Description of the task: Write out every single entry exactly.

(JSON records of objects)
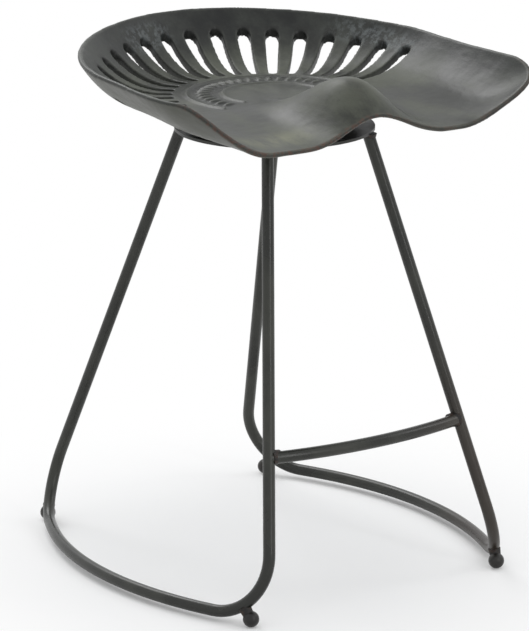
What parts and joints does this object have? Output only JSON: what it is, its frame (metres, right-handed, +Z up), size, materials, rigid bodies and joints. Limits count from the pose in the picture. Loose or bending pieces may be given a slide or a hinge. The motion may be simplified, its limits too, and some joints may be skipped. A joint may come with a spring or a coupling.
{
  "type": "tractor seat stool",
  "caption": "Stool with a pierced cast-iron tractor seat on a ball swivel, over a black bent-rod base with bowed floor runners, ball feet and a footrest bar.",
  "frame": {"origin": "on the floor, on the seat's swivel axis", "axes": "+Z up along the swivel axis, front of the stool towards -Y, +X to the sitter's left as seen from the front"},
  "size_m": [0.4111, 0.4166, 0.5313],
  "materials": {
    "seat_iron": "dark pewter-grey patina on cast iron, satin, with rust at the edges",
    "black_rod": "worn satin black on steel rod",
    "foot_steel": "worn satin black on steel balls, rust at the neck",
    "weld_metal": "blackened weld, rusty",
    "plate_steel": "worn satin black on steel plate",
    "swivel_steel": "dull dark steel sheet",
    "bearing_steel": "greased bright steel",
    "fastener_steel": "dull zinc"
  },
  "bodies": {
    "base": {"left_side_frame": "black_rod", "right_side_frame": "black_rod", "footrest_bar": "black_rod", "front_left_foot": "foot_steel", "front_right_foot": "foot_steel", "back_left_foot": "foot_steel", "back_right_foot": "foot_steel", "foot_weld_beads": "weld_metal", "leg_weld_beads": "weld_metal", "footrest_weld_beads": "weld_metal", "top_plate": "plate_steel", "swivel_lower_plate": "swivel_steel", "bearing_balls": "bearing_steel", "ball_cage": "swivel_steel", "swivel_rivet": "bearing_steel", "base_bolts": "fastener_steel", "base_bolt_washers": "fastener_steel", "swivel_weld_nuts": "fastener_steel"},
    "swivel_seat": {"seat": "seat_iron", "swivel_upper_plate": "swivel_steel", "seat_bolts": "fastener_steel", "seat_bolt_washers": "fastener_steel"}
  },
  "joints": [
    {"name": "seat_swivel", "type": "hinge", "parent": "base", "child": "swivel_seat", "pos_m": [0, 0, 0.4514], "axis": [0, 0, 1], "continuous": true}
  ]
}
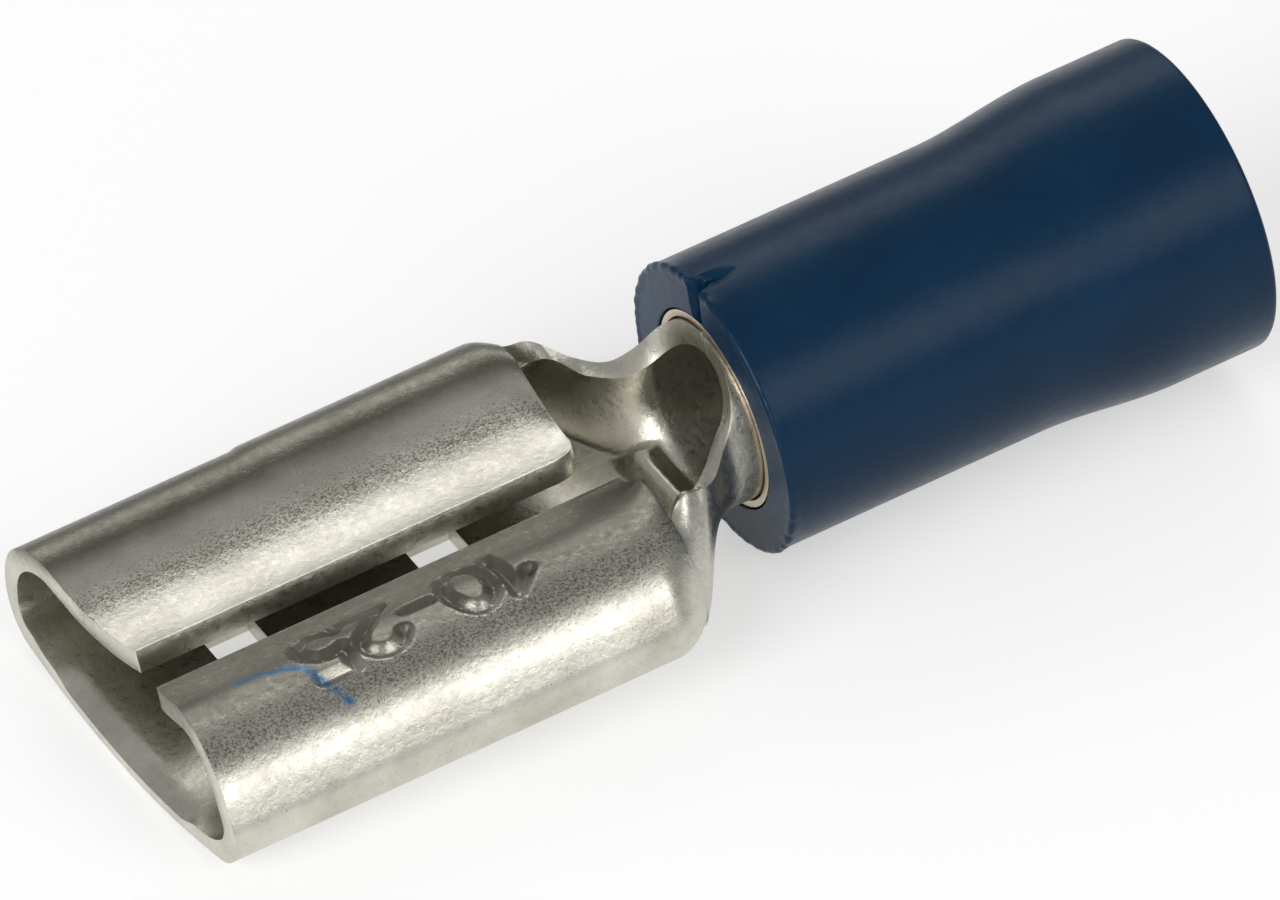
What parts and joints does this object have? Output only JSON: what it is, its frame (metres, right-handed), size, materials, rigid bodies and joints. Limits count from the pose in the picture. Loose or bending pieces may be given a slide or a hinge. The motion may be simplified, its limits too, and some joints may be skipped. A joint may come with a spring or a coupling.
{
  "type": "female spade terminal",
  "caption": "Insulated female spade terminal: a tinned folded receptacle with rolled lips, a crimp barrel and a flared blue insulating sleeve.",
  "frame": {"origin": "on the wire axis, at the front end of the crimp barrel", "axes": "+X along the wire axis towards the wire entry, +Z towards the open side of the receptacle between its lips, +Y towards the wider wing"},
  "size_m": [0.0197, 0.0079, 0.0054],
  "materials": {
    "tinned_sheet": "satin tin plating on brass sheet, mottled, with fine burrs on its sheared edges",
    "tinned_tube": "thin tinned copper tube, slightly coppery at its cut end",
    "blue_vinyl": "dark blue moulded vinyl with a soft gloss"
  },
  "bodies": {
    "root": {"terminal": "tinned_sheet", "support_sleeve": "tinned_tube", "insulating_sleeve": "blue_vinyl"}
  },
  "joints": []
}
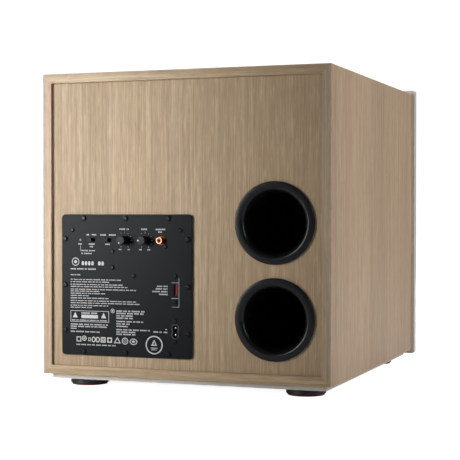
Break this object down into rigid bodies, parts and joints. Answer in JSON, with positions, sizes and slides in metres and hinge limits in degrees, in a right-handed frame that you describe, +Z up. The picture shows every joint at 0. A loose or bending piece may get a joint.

Exercise result:
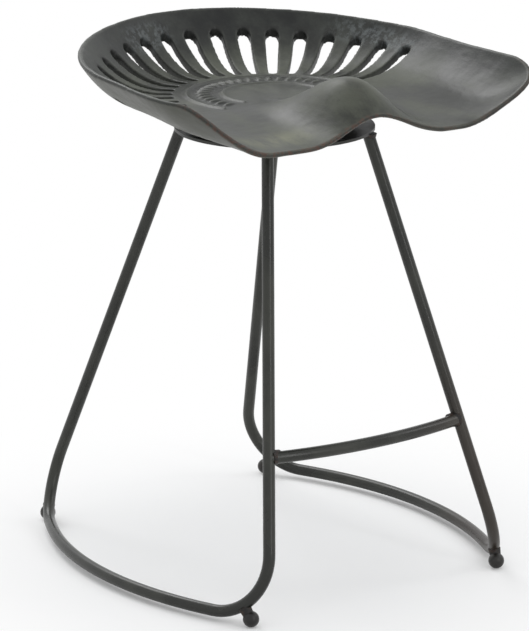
What parts and joints does this object have? Output only JSON: what it is, its frame (metres, right-handed, +Z up), size, materials, rigid bodies and joints. Limits count from the pose in the picture. Loose or bending pieces may be given a slide or a hinge. The motion may be simplified, its limits too, and some joints may be skipped. A joint may come with a spring or a coupling.
{
  "type": "tractor seat stool",
  "caption": "Stool with a pierced cast-iron tractor seat on a ball swivel, over a black bent-rod base with bowed floor runners, ball feet and a footrest bar.",
  "frame": {"origin": "on the floor, on the seat's swivel axis", "axes": "+Z up along the swivel axis, front of the stool towards -Y, +X to the sitter's left as seen from the front"},
  "size_m": [0.4111, 0.4166, 0.5313],
  "materials": {
    "seat_iron": "dark pewter-grey patina on cast iron, satin, with rust at the edges",
    "black_rod": "worn satin black on steel rod",
    "foot_steel": "worn satin black on steel balls, rust at the neck",
    "weld_metal": "blackened weld, rusty",
    "plate_steel": "worn satin black on steel plate",
    "swivel_steel": "dull dark steel sheet",
    "bearing_steel": "greased bright steel",
    "fastener_steel": "dull zinc"
  },
  "bodies": {
    "base": {"left_side_frame": "black_rod", "right_side_frame": "black_rod", "footrest_bar": "black_rod", "front_left_foot": "foot_steel", "front_right_foot": "foot_steel", "back_left_foot": "foot_steel", "back_right_foot": "foot_steel", "foot_weld_beads": "weld_metal", "leg_weld_beads": "weld_metal", "footrest_weld_beads": "weld_metal", "top_plate": "plate_steel", "swivel_lower_plate": "swivel_steel", "bearing_balls": "bearing_steel", "ball_cage": "swivel_steel", "swivel_rivet": "bearing_steel", "base_bolts": "fastener_steel", "base_bolt_washers": "fastener_steel", "swivel_weld_nuts": "fastener_steel"},
    "swivel_seat": {"seat": "seat_iron", "swivel_upper_plate": "swivel_steel", "seat_bolts": "fastener_steel", "seat_bolt_washers": "fastener_steel"}
  },
  "joints": [
    {"name": "seat_swivel", "type": "hinge", "parent": "base", "child": "swivel_seat", "pos_m": [0, 0, 0.4514], "axis": [0, 0, 1], "continuous": true}
  ]
}
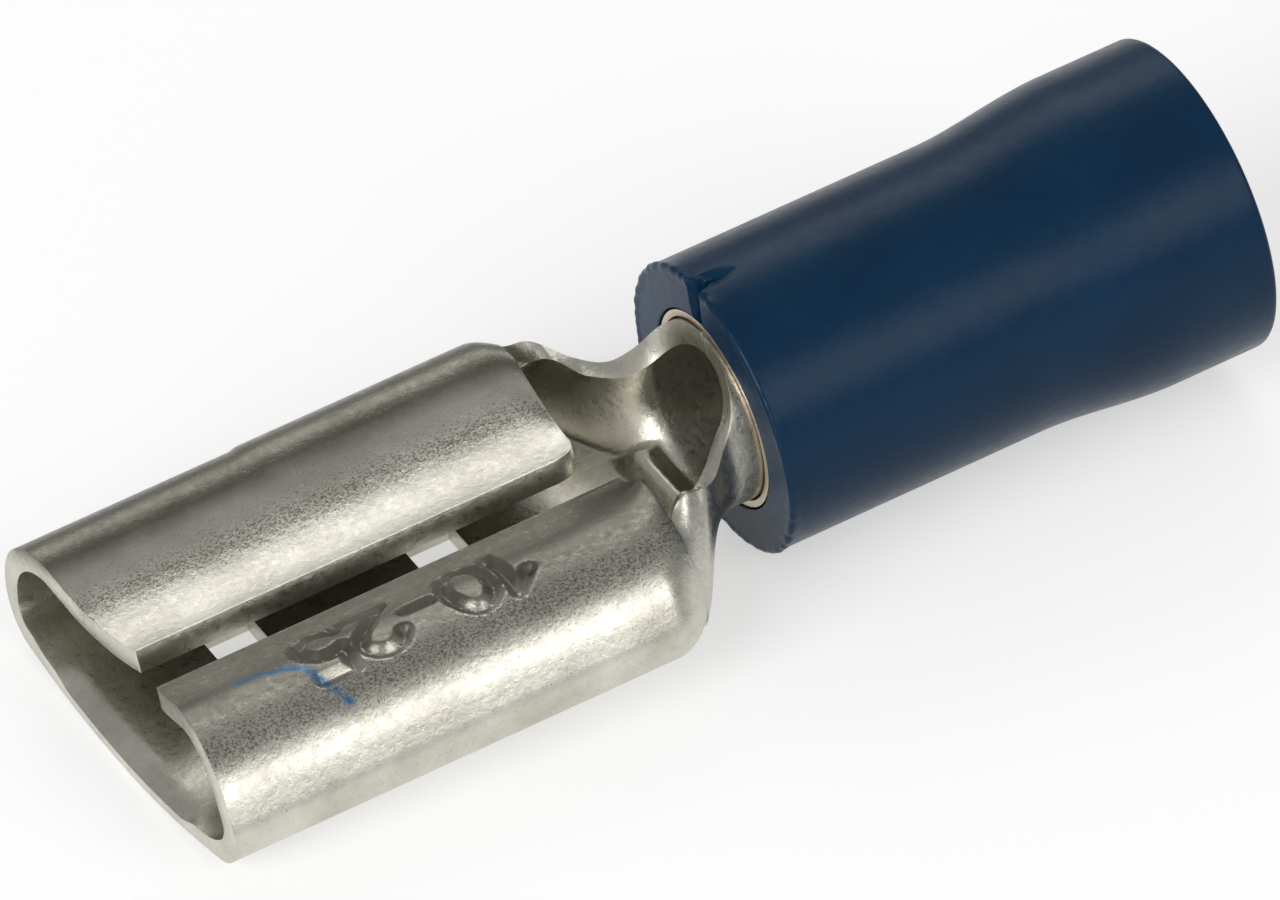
What parts and joints does this object have? Output only JSON: what it is, its frame (metres, right-handed), size, materials, rigid bodies and joints. Limits count from the pose in the picture. Loose or bending pieces may be given a slide or a hinge. The motion may be simplified, its limits too, and some joints may be skipped. A joint may come with a spring or a coupling.
{
  "type": "female spade terminal",
  "caption": "Insulated female spade terminal: a tinned folded receptacle with rolled lips, a crimp barrel and a flared blue insulating sleeve.",
  "frame": {"origin": "on the wire axis, at the front end of the crimp barrel", "axes": "+X along the wire axis towards the wire entry, +Z towards the open side of the receptacle between its lips, +Y towards the wider wing"},
  "size_m": [0.0197, 0.0079, 0.0054],
  "materials": {
    "tinned_sheet": "satin tin plating on brass sheet, mottled, with fine burrs on its sheared edges",
    "tinned_tube": "thin tinned copper tube, slightly coppery at its cut end",
    "blue_vinyl": "dark blue moulded vinyl with a soft gloss"
  },
  "bodies": {
    "root": {"terminal": "tinned_sheet", "support_sleeve": "tinned_tube", "insulating_sleeve": "blue_vinyl"}
  },
  "joints": []
}
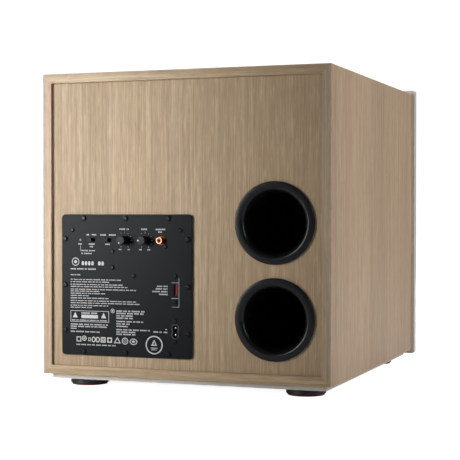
Break this object down into rigid bodies, parts and joints. Answer in JSON, with positions, sizes and slides in metres and hinge limits in degrees, in a right-handed frame that you describe, +Z up. The picture shows every joint at 0. A loose or bending piece may get a joint.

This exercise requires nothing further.